The R&P helps to determine national security priorities and the related distribution of resources across the intelligence community. It provides guidance for collaborative efforts between various departments or agencies, and issues authorisations regarding what can and cannot be done in the efforts to collect information on a particular topic. Surely, such a significant process should be considered more deeply. In the case of the Rwandan Genocide, we are given a window into both the success and failure of a mandate when urgent issues arise. On one hand, the R&P process worked smoothly to execute the rapid evacuation of US expats from Rwanda at the start of the genocide on 6 April 1994. On the other hand, the process failed to address the larger issue of the genocide itself—resulting in not only in the loss of countless lives, but also costing the US nearly eight times the amount they would have spent had they responded earlier.

The aim of this article (as well as my previous piece with Philip Davies) is to urge readers to reconsider the binary construct that largely holds either the intelligence OR policy community responsible for the success or failure of national security outcomes (and let’s be honest, the accusation of failure is most often directed at the intelligence community). In short, this means that if an investigation focuses on the actions of the intelligence community, it will almost certainly find fault there. In the absence of a mandate, the intelligence community has no directives, no resources, and no authorisations to examine a particular issue. To the investigators, this manifests as failures of collection or analysis, with no acknowledgment that the root cause of failure occurred before the intelligence community was directed to act.

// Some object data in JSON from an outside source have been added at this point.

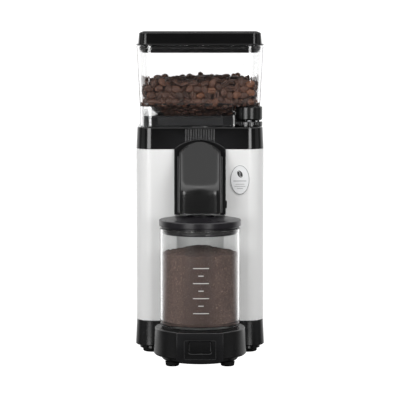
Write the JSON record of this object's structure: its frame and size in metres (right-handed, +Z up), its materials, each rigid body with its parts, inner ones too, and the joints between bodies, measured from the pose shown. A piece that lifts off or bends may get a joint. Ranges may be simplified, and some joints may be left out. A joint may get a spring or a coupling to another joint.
{
  "type": "burr coffee grinder",
  "caption": "Upright burr coffee grinder: painted body, clear lidded bean hopper, side grind knob, slanted chute and a lidded glass jar on a round platform.",
  "frame": {"origin": "on the surface that the feet stand on, in the middle of the bounding box", "axes": "+Z up, -Y out of the front where the jar stands, +X towards the side with the grind knob"},
  "size_m": [0.135, 0.26, 0.3392],
  "materials": {
    "white_paint": "satin white powder coat",
    "black_plastic": "fine satin texture",
    "chute_plastic": "satin",
    "lid_plastic": "matt, slightly soft",
    "clear_plastic": "clear, polished",
    "jar_glass": "clear, polished",
    "rubber": "matt",
    "steel": "machined",
    "cast_metal": "as cast",
    "copper": "enamelled windings",
    "board": "solder resist",
    "badge": "printed"
  },
  "bodies": {
    "housing": {"base_housing": "black_plastic", "bottom_cover": "black_plastic", "front_foot_left": "rubber", "front_foot_right": "rubber", "middle_foot_left": "rubber", "middle_foot_right": "rubber", "rear_foot_left": "rubber", "rear_foot_right": "rubber", "base_screw_left_1": "steel", "base_screw_left_2": "steel", "base_screw_right_1": "steel", "base_screw_right_2": "steel", "support_post_left_1": "steel", "support_post_left_2": "steel", "support_post_right_1": "steel", "support_post_right_2": "steel", "switch_panel": "black_plastic", "button_spring": "steel", "switch_module": "chute_plastic", "circuit_board": "board", "cable_gland": "rubber", "jar_mat": "rubber", "body_shell": "white_paint", "badge": "badge", "top_collar": "black_plastic", "top_plate": "steel", "hopper_base": "black_plastic", "scale_ring": "black_plastic", "burr_chamber": "cast_metal", "motor_mount": "steel", "motor_can": "steel", "motor_end_cap": "cast_metal", "upper_bearing": "steel", "lower_bearing": "steel", "stator": "copper", "chute_frame": "black_plastic"},
    "rotor": {"motor_shaft": "steel", "rotor_core": "steel", "cooling_fan": "chute_plastic", "burr_carrier": "cast_metal", "lower_burr": "steel", "burr_nut": "steel"},
    "adjuster": {"adjusting_ring": "cast_metal", "upper_burr": "steel", "burr_screw_1": "steel", "burr_screw_2": "steel", "burr_screw_3": "steel"},
    "knob": {"adjust_knob": "black_plastic", "knob_spindle": "steel"},
    "hopper": {"hopper": "clear_plastic"},
    "hopper_lid": {"hopper_lid": "black_plastic", "hopper_lid_seal": "rubber"},
    "chute_cover": {"chute_cover": "chute_plastic"},
    "release_tab": {"release_tab": "black_plastic"},
    "jar": {"jar_glass": "jar_glass"},
    "jar_lid": {"jar_lid": "lid_plastic", "jar_lid_seal": "rubber"},
    "power_button": {"power_button": "black_plastic"}
  },
  "joints": [
    {"name": "rotor_spin", "type": "hinge", "parent": "housing", "child": "rotor", "pos_m": [0, 0.01975, 0.12], "axis": [0, 0, 1], "continuous": true},
    {"name": "adjuster_turn", "type": "hinge", "parent": "housing", "child": "adjuster", "pos_m": [0, 0.01975, 0.23], "axis": [0, 0, 1], "range_deg": [-23, 23]},
    {"name": "knob_turn", "type": "hinge", "parent": "housing", "child": "knob", "pos_m": [0.0514, -0.024, 0.25], "axis": [0, 0, 1], "range_deg": [-150, 150]},
    {"name": "hopper_lift", "type": "slide", "parent": "housing", "child": "hopper", "axis": [0, 0, 1], "range_m": [0, 0.06]},
    {"name": "hopper_lid_lift", "type": "slide", "parent": "hopper", "child": "hopper_lid", "axis": [0, 0, 1], "range_m": [0, 0.05]},
    {"name": "chute_cover_pull", "type": "slide", "parent": "housing", "child": "chute_cover", "axis": [0, -1, 0], "range_m": [0, 0.04]},
    {"name": "release_tab_press", "type": "slide", "parent": "housing", "child": "release_tab", "axis": [-1, 0, 0], "range_m": [0, 0.001], "stiffness_N_per_m": 400},
    {"name": "jar_slide", "type": "slide", "parent": "housing", "child": "jar", "axis": [0, -1, 0], "range_m": [0, 0.1]},
    {"name": "jar_lid_lift", "type": "slide", "parent": "jar", "child": "jar_lid", "axis": [0, 0, 1], "range_m": [0, 0.001]},
    {"name": "power_button_press", "type": "slide", "parent": "housing", "child": "power_button", "axis": [0, 1, 0], "range_m": [0, 0.0025], "stiffness_N_per_m": 500, "deforming": ["button_spring"]}
  ],
  "couplings": [
    {"joint": "knob_turn", "follows": "adjuster_turn", "ratio": -6.5}
  ]
}
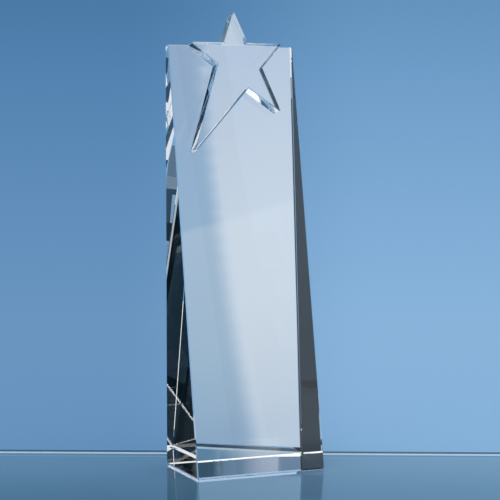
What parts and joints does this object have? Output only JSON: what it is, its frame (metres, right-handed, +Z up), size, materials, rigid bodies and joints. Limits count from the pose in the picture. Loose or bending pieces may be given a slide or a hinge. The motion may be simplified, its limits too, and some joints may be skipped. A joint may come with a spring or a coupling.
{
  "type": "star trophy",
  "caption": "Clear crystal award: a tall wedge-shaped column with a leaning front and a flat uneven star plate bonded to it, its top point above the column.",
  "frame": {"origin": "middle of the base, on the surface the trophy stands on", "axes": "+Z up, +Y from the leaning front towards the upright back, +X to the right of someone facing the star"},
  "size_m": [0.075, 0.0478, 0.2515],
  "materials": {
    "column_crystal": "polished optical crystal",
    "star_crystal": "polished optical crystal",
    "clear_adhesive": "clear, cured between polished faces"
  },
  "bodies": {
    "root": {"column": "column_crystal", "star": "star_crystal", "bond_film": "clear_adhesive"}
  },
  "joints": []
}
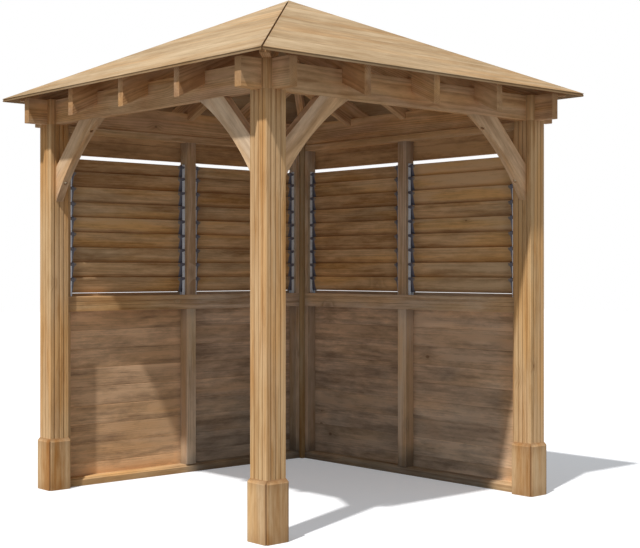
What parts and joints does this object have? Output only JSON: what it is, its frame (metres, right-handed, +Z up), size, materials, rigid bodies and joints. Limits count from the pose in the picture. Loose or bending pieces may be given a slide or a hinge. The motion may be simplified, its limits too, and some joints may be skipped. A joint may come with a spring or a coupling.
{
  "type": "garden gazebo",
  "caption": "Square timber garden shelter with a hipped boarded roof, open on two sides, with louvred and boarded walls on the other two.",
  "frame": {"origin": "on the ground, at the centre of the four posts", "axes": "+Z up; the open front faces -Y, the open left side faces -X, and the walls stand at +Y and +X"},
  "size_m": [2.512, 2.512, 2.986],
  "materials": {
    "post_timber": "planed softwood, pressure treated",
    "boot_board": "planed softwood",
    "frame_timber": "planed softwood",
    "wall_board": "planed softwood",
    "roof_board": "sawn softwood",
    "louvre_blade": "planed hardwood",
    "louvre_channel": "satin"
  },
  "bodies": {
    "root": {"back_beam": "frame_timber", "back_bottom_rail": "frame_timber", "back_header_boards": "wall_board", "back_left_boot": "boot_board", "back_left_post": "post_timber", "back_louvre_blades": "louvre_blade", "back_louvre_channels": "louvre_channel", "back_lower_boards": "wall_board", "back_rafters": "frame_timber", "back_right_boot": "boot_board", "back_right_post": "post_timber", "back_roof": "roof_board", "back_sill": "frame_timber", "back_studs": "frame_timber", "back_top_rail": "frame_timber", "front_beam": "frame_timber", "front_left_boot": "boot_board", "front_left_brace": "frame_timber", "front_left_post": "post_timber", "front_rafters": "frame_timber", "front_right_boot": "boot_board", "front_right_brace": "frame_timber", "front_right_post": "post_timber", "front_roof": "roof_board", "hip_rafters": "frame_timber", "left_back_brace": "frame_timber", "left_beam": "frame_timber", "left_front_brace": "frame_timber", "left_rafters": "frame_timber", "left_roof": "roof_board", "right_beam": "frame_timber", "right_bottom_rail": "frame_timber", "right_header_boards": "wall_board", "right_louvre_blades": "louvre_blade", "right_louvre_channels": "louvre_channel", "right_lower_boards": "wall_board", "right_rafters": "frame_timber", "right_roof": "roof_board", "right_sill": "frame_timber", "right_studs": "frame_timber", "right_top_rail": "frame_timber", "roof_block": "frame_timber"}
  },
  "joints": []
}
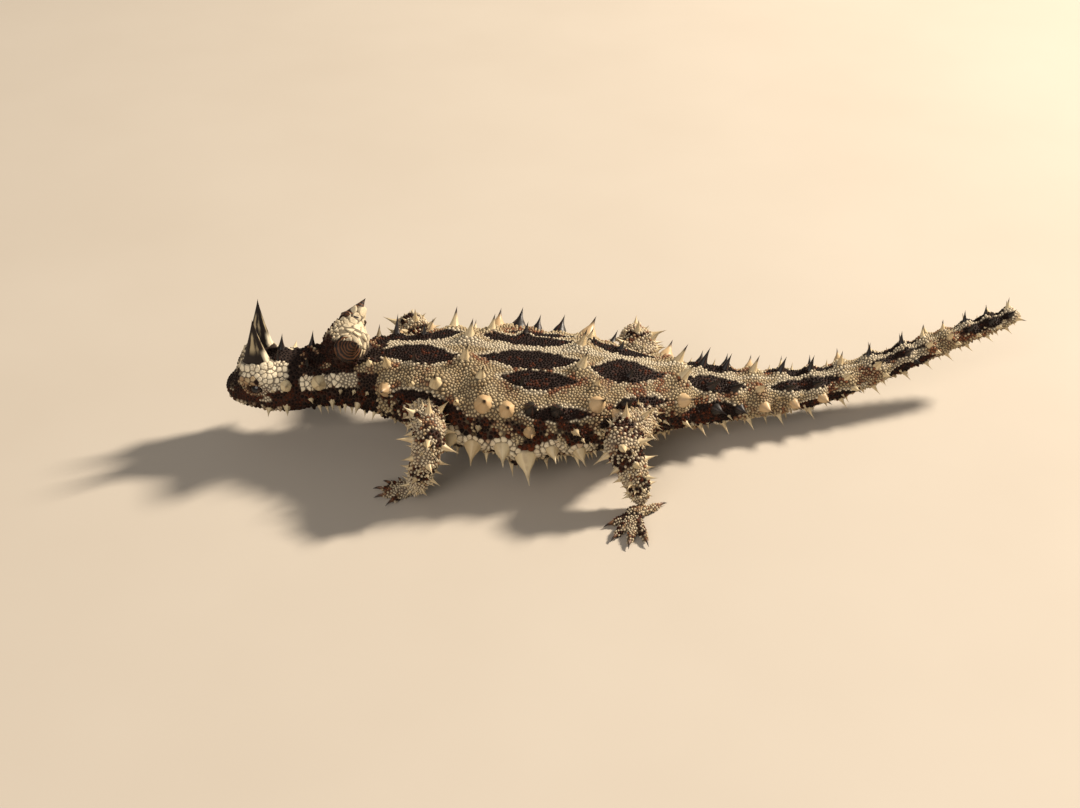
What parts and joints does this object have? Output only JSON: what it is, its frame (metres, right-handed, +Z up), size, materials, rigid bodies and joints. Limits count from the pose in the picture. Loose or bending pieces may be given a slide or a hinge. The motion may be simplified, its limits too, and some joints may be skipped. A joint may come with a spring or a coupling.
{
  "type": "thorny devil",
  "caption": "Life-size still model of a thorny devil lizard standing with its tail raised, covered in conical spines, for display.",
  "frame": {"origin": "under the middle of the animal's bounding box, on the plane of its soles", "axes": "+Z up, -X the way the head faces, -Y the animal's left side"},
  "size_m": [0.1842, 0.078, 0.0331],
  "materials": {
    "skin": "matte, pale scales with maroon-brown blotches",
    "horn": "satin, dark horn with pale streaks",
    "eyes": "gloss",
    "claws": "satin"
  },
  "bodies": {
    "root": {"head": "skin", "eye_left": "eyes", "brow_horn_left": "horn", "eye_right": "eyes", "brow_horn_right": "horn", "neck": "skin", "neck_knob": "skin", "torso": "skin", "tail_base": "skin", "tail_middle": "skin", "tail_tip": "skin", "foreleg_left_upper": "skin", "foreleg_left_lower": "skin", "foreleg_left_foot": "skin", "foreleg_right_upper": "skin", "foreleg_right_lower": "skin", "foreleg_right_foot": "skin", "hindleg_left_upper": "skin", "hindleg_left_lower": "skin", "hindleg_left_foot": "skin", "hindleg_right_upper": "skin", "hindleg_right_lower": "skin", "hindleg_right_foot": "skin"}
  },
  "joints": []
}
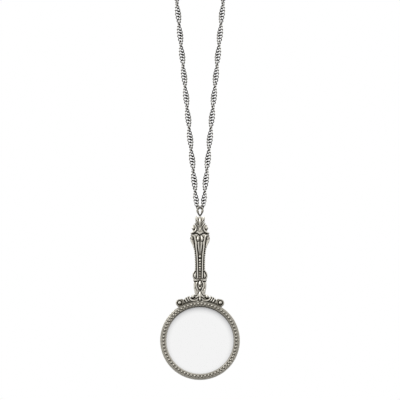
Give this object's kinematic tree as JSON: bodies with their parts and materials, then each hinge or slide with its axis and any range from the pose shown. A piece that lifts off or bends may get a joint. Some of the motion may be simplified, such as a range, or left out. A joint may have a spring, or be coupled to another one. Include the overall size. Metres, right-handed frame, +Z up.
{
  "type": "magnifier pendant necklace",
  "caption": "Long twisted-chain necklace with a hanging pendant: a round magnifying lens in a beaded rim on an ornate cast handle, in antique silver.",
  "frame": {"origin": "the nape: where the loop hangs, at the middle of the clasp's underside", "axes": "+Z up, the pendant hanging down along -Z; -Y out of the pendant's front; +X to the right as the front is seen"},
  "size_m": [0.0674, 0.0059, 0.4557],
  "materials": {
    "cast_silver": "cast zinc alloy with antique silver plate, dark in the hollows and bright on the high points",
    "wire_silver": "antique silver plated wire, softly polished",
    "lens_glass": "clear polished glass"
  },
  "bodies": {
    "necklace": {"bail_ring": "wire_silver", "chain_left": "wire_silver", "chain_right": "wire_silver", "clasp": "wire_silver", "clasp_ring_left": "wire_silver", "clasp_ring_right": "wire_silver"},
    "magnifier": {"magnifier_frame": "cast_silver", "lens": "lens_glass", "bezel_ring": "cast_silver"}
  },
  "joints": [
    {"name": "pendant_swing", "type": "hinge", "parent": "necklace", "child": "magnifier", "pos_m": [0, 0, -0.36011], "axis": [1, 0, 0], "range_deg": [-90, 90]}
  ]
}
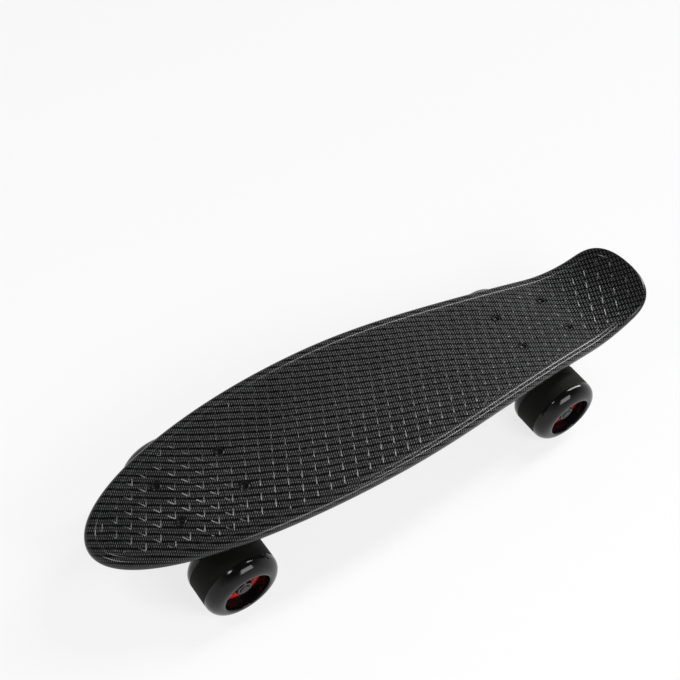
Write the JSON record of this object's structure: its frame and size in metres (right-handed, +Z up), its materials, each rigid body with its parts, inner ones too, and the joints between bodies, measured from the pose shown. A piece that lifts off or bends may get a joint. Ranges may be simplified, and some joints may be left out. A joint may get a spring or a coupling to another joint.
{
  "type": "cruiser skateboard",
  "caption": "Small cruiser skateboard: moulded plastic deck with a kicked tail, two sprung trucks that lean to steer, and soft wheels with red cores that spin on ball bearings.",
  "frame": {"origin": "on the ground, under the middle of the deck's length and width", "axes": "+X towards the nose, +Y to the left of travel, +Z up"},
  "size_m": [0.56, 0.1486, 0.1082],
  "materials": {
    "deck_plastic": "moulded, with a woven-look film under a clear skin",
    "truck_black": "satin",
    "cup_plastic": "matte",
    "axle_steel": "satin",
    "bearing_steel": "polished",
    "zinc": "bright zinc plate",
    "bushing_urethane": "translucent amber urethane",
    "bolt_black": "black oxide",
    "tyre_urethane": "matte tread and glossy lips",
    "core_red": "gloss"
  },
  "bodies": {
    "board": {"deck": "deck_plastic", "front_baseplate": "truck_black", "front_pivot_cup": "cup_plastic", "front_kingpin": "zinc", "front_kingpin_nut": "zinc", "front_boardside_washer": "zinc", "front_roadside_washer": "zinc", "front_boardside_bushing": "bushing_urethane", "front_roadside_bushing": "bushing_urethane", "front_bolt_1": "bolt_black", "front_bolt_2": "bolt_black", "front_bolt_3": "bolt_black", "front_bolt_4": "bolt_black", "front_bolt_nut_1": "bolt_black", "front_bolt_nut_2": "bolt_black", "front_bolt_nut_3": "bolt_black", "front_bolt_nut_4": "bolt_black", "rear_baseplate": "truck_black", "rear_pivot_cup": "cup_plastic", "rear_kingpin": "zinc", "rear_kingpin_nut": "zinc", "rear_boardside_washer": "zinc", "rear_roadside_washer": "zinc", "rear_boardside_bushing": "bushing_urethane", "rear_roadside_bushing": "bushing_urethane", "rear_bolt_1": "bolt_black", "rear_bolt_2": "bolt_black", "rear_bolt_3": "bolt_black", "rear_bolt_4": "bolt_black", "rear_bolt_nut_1": "bolt_black", "rear_bolt_nut_2": "bolt_black", "rear_bolt_nut_3": "bolt_black", "rear_bolt_nut_4": "bolt_black"},
    "front_truck": {"front_hanger": "truck_black", "front_axle": "axle_steel", "front_left_axle_nut": "zinc", "front_right_axle_nut": "zinc"},
    "rear_truck": {"rear_hanger": "truck_black", "rear_axle": "axle_steel", "rear_left_axle_nut": "zinc", "rear_right_axle_nut": "zinc"},
    "front_left_wheel": {"front_left_tyre": "tyre_urethane", "front_left_core": "core_red", "front_left_outer_bearing": "bearing_steel", "front_left_inner_bearing": "bearing_steel"},
    "front_right_wheel": {"front_right_tyre": "tyre_urethane", "front_right_core": "core_red", "front_right_outer_bearing": "bearing_steel", "front_right_inner_bearing": "bearing_steel"},
    "rear_left_wheel": {"rear_left_tyre": "tyre_urethane", "rear_left_core": "core_red", "rear_left_outer_bearing": "bearing_steel", "rear_left_inner_bearing": "bearing_steel"},
    "rear_right_wheel": {"rear_right_tyre": "tyre_urethane", "rear_right_core": "core_red", "rear_right_outer_bearing": "bearing_steel", "rear_right_inner_bearing": "bearing_steel"}
  },
  "joints": [
    {"name": "front_truck_lean", "type": "hinge", "parent": "board", "child": "front_truck", "pos_m": [0.20307, 0, 0.06434], "axis": [0.8984, 0, 0.4391], "range_deg": [-10, 10], "stiffness_Nm_per_rad": 40, "deforming": ["front_boardside_bushing", "front_roadside_bushing"]},
    {"name": "rear_truck_lean", "type": "hinge", "parent": "board", "child": "rear_truck", "pos_m": [-0.18467, 0, 0.06434], "axis": [-0.8984, 0, 0.4391], "range_deg": [-10, 10], "stiffness_Nm_per_rad": 40, "deforming": ["rear_boardside_bushing", "rear_roadside_bushing"]},
    {"name": "front_left_wheel_spin", "type": "hinge", "parent": "front_truck", "child": "front_left_wheel", "pos_m": [0.18229, 0.0518, 0.03272], "axis": [0, 1, 0], "continuous": true},
    {"name": "front_right_wheel_spin", "type": "hinge", "parent": "front_truck", "child": "front_right_wheel", "pos_m": [0.18229, -0.0518, 0.03272], "axis": [0, 1, 0], "continuous": true},
    {"name": "rear_left_wheel_spin", "type": "hinge", "parent": "rear_truck", "child": "rear_left_wheel", "pos_m": [-0.16389, 0.0518, 0.03272], "axis": [0, 1, 0], "continuous": true},
    {"name": "rear_right_wheel_spin", "type": "hinge", "parent": "rear_truck", "child": "rear_right_wheel", "pos_m": [-0.16389, -0.0518, 0.03272], "axis": [0, 1, 0], "continuous": true}
  ]
}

In fact, by exploring numerous cases, two apparent truths arise:

  1. The intelligence community does provide timely, reliable, actionable reporting when it is given the direction and means to do so.
  2. Investigations into intelligence failure will sometimes conclude before new intelligence requirements (and their associated authorisations and resources) have been provided to the intelligence community.

“Why does this matter?”, you might ask. It matters because 1) the cycle of accusations of failure can cause an intelligence community to become risk averse, and 2) historically, we have seen a cycle of intelligence reforms that do not resolve the problems, because they fail to acknowledge that the root cause of failure sometimes occurs before intelligence collection and analysis is initiated. We cannot, therefore, clutch our pearls in surprise when failure occurs again.

Western intelligence and policy communities, and those investigating them, should consider greater scrutiny of the efficacy and function of the R&P process. In fact, the standardisation of investigations would be useful in creating an audit trail of all components of national security outcomes. Perhaps then, reform would be more effective at targeting those areas that need scrutiny, shedding the consistent (and at times inaccurate) accusations of intelligence failure.